Humanism on the Move
Oct. 7, 2009
Tickets have finally gone on sale for the 2010 Global Atheist Convention to be held in Melbourne, Australia on March 12-14, 2009. The Convention will include presentations from humanist luminaries such as PZ Myers, Peter Singer, Taslima Nasrin and Richard Dawkins. You can purchase tickets here.
Foundation Beyond Belief, a new charitable and educational foundation, has just pre-launched its website in one of the first phases of its establishment.
Foundation Beyond Belief is being created to focus, encourage and demonstrate humanistic generosity and to support a nationwide nonreligious parent education program. It will highlight ten charitable organizations per quarter in areas of health, poverty, the environment and more. Members of the Foundation will be able to set up personal profiles to indicate areas in which they'd like their contribution distributed. Beneficiaries may be founded on any worldview as long as they do not engage in proselytizing.
The current website allows visitors to sign up for membership, nominate charities, apply to be a volunteer and donate to the cause. Its full website will be available on Jan.1, 2010 (which will include a social network, discussion forum and a list of beneficiaries to support).
The Center For Inquiry made waves this week with the Sept. 30 launch of a blasphemy contest, part of their Blasphemy Day International campaign to promote free speech and the right to criticize religion and to commemorate the publishing of the Jyllands-Posten Muhammad cartoons. The contest asks for poems, statements and works of art that would have been considered blasphemous.
Paul Kurtz, the founder and former chairman of CFI, took objection to some of the artwork being circulated, including a comic portraying a feminine Jesus painting his "nails" with red polish. He wrote on the organization's blog, "It is one thing to examine the claims of religion in a responsible way by calling attention to Biblical, Koranic or scientific criticisms, it is quite another to violate the key humanistic principle of tolerance. One may disagree with contending religious beliefs, but to denigrate them by rude caricatures borders on hate speech."

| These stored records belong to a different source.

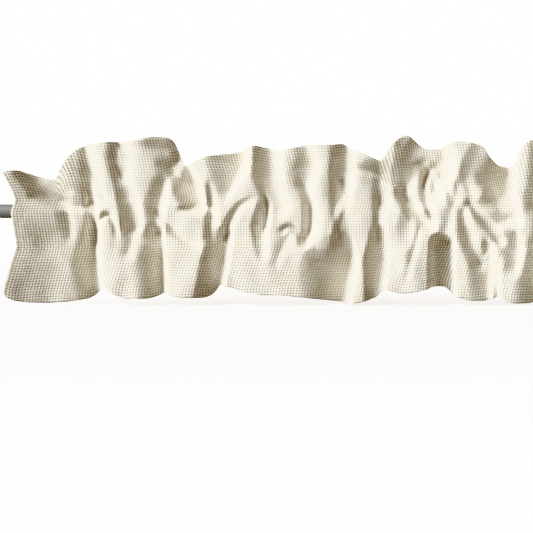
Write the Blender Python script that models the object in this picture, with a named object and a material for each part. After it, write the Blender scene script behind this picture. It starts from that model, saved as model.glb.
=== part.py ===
"""A ruffled window valance gathered on a round curtain rod.

Two pieces: the valance, one cloth panel whose upper part is turned over and sewn
down as a rod pocket with a standing header, and the plain rod that passes through
the pocket.  X runs along the rod, Z is up, and the viewer stands on the -Y side.
The origin is on the rod's axis, midway between its ends.
"""

from collections import namedtuple

import bpy
import numpy as np

MM = 0.001

# Driving dimensions, in millimetres.
CLOTH_WIDTH = 980.0        # along the rod, once gathered
ROD_RADIUS = 12.5
ROD_LENGTH = 1070.0
ROD_EDGE = 1.0             # bevel round each end of the rod
ROD_SIDES = 48

UPPER_SEAM = 19.0          # height of the stitching just above the rod
LOWER_SEAM = -46.0         # height of the stitching under the pocket
POCKET_RADIUS = 16.5       # the pocket's cloth, mid-thickness, round the rod
DEEPEST = -12.0            # how far the folds reach behind the rod's axis, at most
GUARD_HEIGHT = 26.0        # height over which the cloth is kept in front of the rod
TUNNEL_INSET = 2.6         # from a seam to the pocket's tunnel
POCKET_DEPTH = 7.0         # least distance from the pocket's front to its back layer

CLOTH_THICKNESS = 2.0
HEADER_THICKNESS = 3.4     # two layers lie together in the header
HEM_THICKNESS = 2.8        # the turned-up hem
STEEPEST = 2.2             # most that a slope widens the cloth, measured along Y
CREASE_RADIUS = 3.0        # softness of the bottom of a fold
END_FADE = 14.0            # a fold dies out this far beyond its two ends
FADE_GROWTH = 90.0         # a fold this wide takes twice as far to die out
NARROWEST = 0.4            # a fold that runs out narrows to this share of its width
WANDER = 2.2               # how far a fold strays from its drawn line
GIVE = 2.0                 # softness where the cloth comes to rest on the rod

COLUMNS = 97
SKIRT_STEPS = (0.0, 0.2, 0.4, 0.6, 0.78, 0.91)        # from hem to lower seam
POCKET_HEIGHTS = (-36.0, -24.0, -10.0, 3.0, 12.0)
HEADER_STEPS = (0.16, 0.38, 0.6, 0.8, 1.0)            # from upper seam to top edge

# How far the cloth stands out towards the viewer where no fold draws it in.
Reach = namedtuple("Reach", "height forward")
REACHES = (
    Reach(-165, 37), Reach(-75, 36), Reach(LOWER_SEAM, 35), Reach(-20, 37),
    Reach(0, 37), Reach(UPPER_SEAM, 35), Reach(60, 34), Reach(130, 36),
)

# Where the cloth swells out between the folds, as rounded humps.
Swell = namedtuple("Swell", "along height wide tall rise")
SWELLS = (
    Swell(205, -105, 36, 55, 6), Swell(312, -105, 34, 55, 6), Swell(430, -100, 55, 55, 7),
    Swell(608, -100, 18, 50, 5), Swell(685, -95, 28, 50, 7), Swell(775, -105, 20, 50, 6),
    Swell(860, -105, 30, 50, 6), Swell(945, -105, 24, 50, 6), Swell(541, -25, 15, 26, 8),
    Swell(110, 75, 14, 30, 5), Swell(168, 85, 16, 35, 5), Swell(225, 85, 26, 40, 6),
    Swell(352, 55, 20, 30, 5), Swell(418, 75, 14, 40, 5), Swell(480, 80, 18, 40, 6),
    Swell(530, 70, 16, 40, 6), Swell(598, 45, 18, 35, 6), Swell(745, 85, 24, 35, 6),
    Swell(880, 80, 16, 35, 6), Swell(700, 30, 12, 30, 5), Swell(930, 60, 20, 50, 4),
)

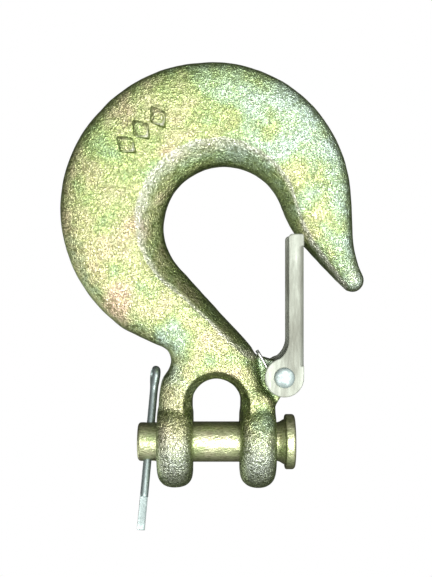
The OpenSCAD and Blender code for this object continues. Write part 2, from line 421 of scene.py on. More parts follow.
def soften(piece: Piece, width: float, angle: float, segments: int = 3) -> None:
    """Rounds a piece's sharp edges.

    Args:
        piece: the object.
        width: how wide the rounding is, in millimetres.
        angle: an edge is sharp above this many degrees.
        segments: faces across the rounding.
    """
    step = piece.modifiers.new("edge", "BEVEL")
    step.width = width * MM
    step.segments = segments
    step.limit_method = "ANGLE"
    step.angle_limit = math.radians(angle)
    settle(piece)


def finish_piece(piece: Piece, material: Material) -> None:
    """Gives a piece its one material and smooth shading.

    Args:
        piece: the object.
        material: what it is made of.
    """
    piece.data.materials.clear()
    piece.data.materials.append(material)
    piece.data.polygons.foreach_set("use_smooth", [True] * len(piece.data.polygons))
    piece.data.update()


# ---------------------------------------------------------------- finishes


# The Mix node's sockets for colours, which share their names with those for other types.
MIX_SHARE, MIX_FIRST, MIX_SECOND, MIX_RESULT = 0, 6, 7, 2

# Ranges over which one look goes over to another: how squarely the surface faces along Y for
# the rim's colour, a painted shade; how far it leans toward the bowl's centre for the crest's
# painted highlight and the painted shade in the hollow inside it; and the height in metres above
# which the crest begins.
RIM_SHADE_FACING = (0.45, 0.93)
CREST_START = (0.0, 0.08)
CREST_END = (0.20, 0.38)
CREST_ABOVE = (0.020, 0.030)
# The crest's colour is a painted highlight.
CREST_HIGHLIGHT = (1.0, 1.0, 0.86)
# Lean range of the painted shade inside the bowl's inner edge.
HOLLOW_SHADE_LEAN = (0.34, 0.75)
# Grain tones to multiply by: the dark specks are the forging's grain, and the stops above 1 make its bright
# lines painted glints.
GRAIN_AND_GLINT_STOPS = ((0.30, (0.30, 0.34, 0.20)), (0.45, (0.90, 0.92, 0.82)), (0.62, (1.70, 1.66, 1.70)))
LINE_STOPS = ((0.3, (0.78, 0.78, 0.78)), (0.7, (1.12, 1.12, 1.12)))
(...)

Ron Lindsay, the current CEO of CFI, responded by saying, "It is fundamental to the humanist ethic that we respect the worth and dignity of persons, but that presupposes that we treat others as our equals and not condescend to them as though they were children who cannot accept criticism of their beliefs."
The Morgantown Coalition of Reason, with co-sponsorship from the United Coalition of Reason, put up a new electronic billboard in Morgantown, W. Va., last week. The billboard displays the text "Don't believe in God? You are not alone" superimposed over an image of blue sky and clouds. The Morgantown Coalition of Reason is comprised of four local groups of freethinkers and humanists with the purpose of educating the public about their worldview.
"We want the public to see that atheists and agnostics are part of the community, just as the faithful are," said Rachel Cather, spokesperson for the group."We have the same compassionate values and, in most other ways, are just like them. We are hard-working, tax-paying, moral citizens who care deeply about family, community, state and nation."
The billboard joins many similar advertising campaigns launched by the American Humanist Association, the Freedom From Religion Foundation, the Indiana Atheist Bus Campaign, the United Coalition of Reason, and other groups.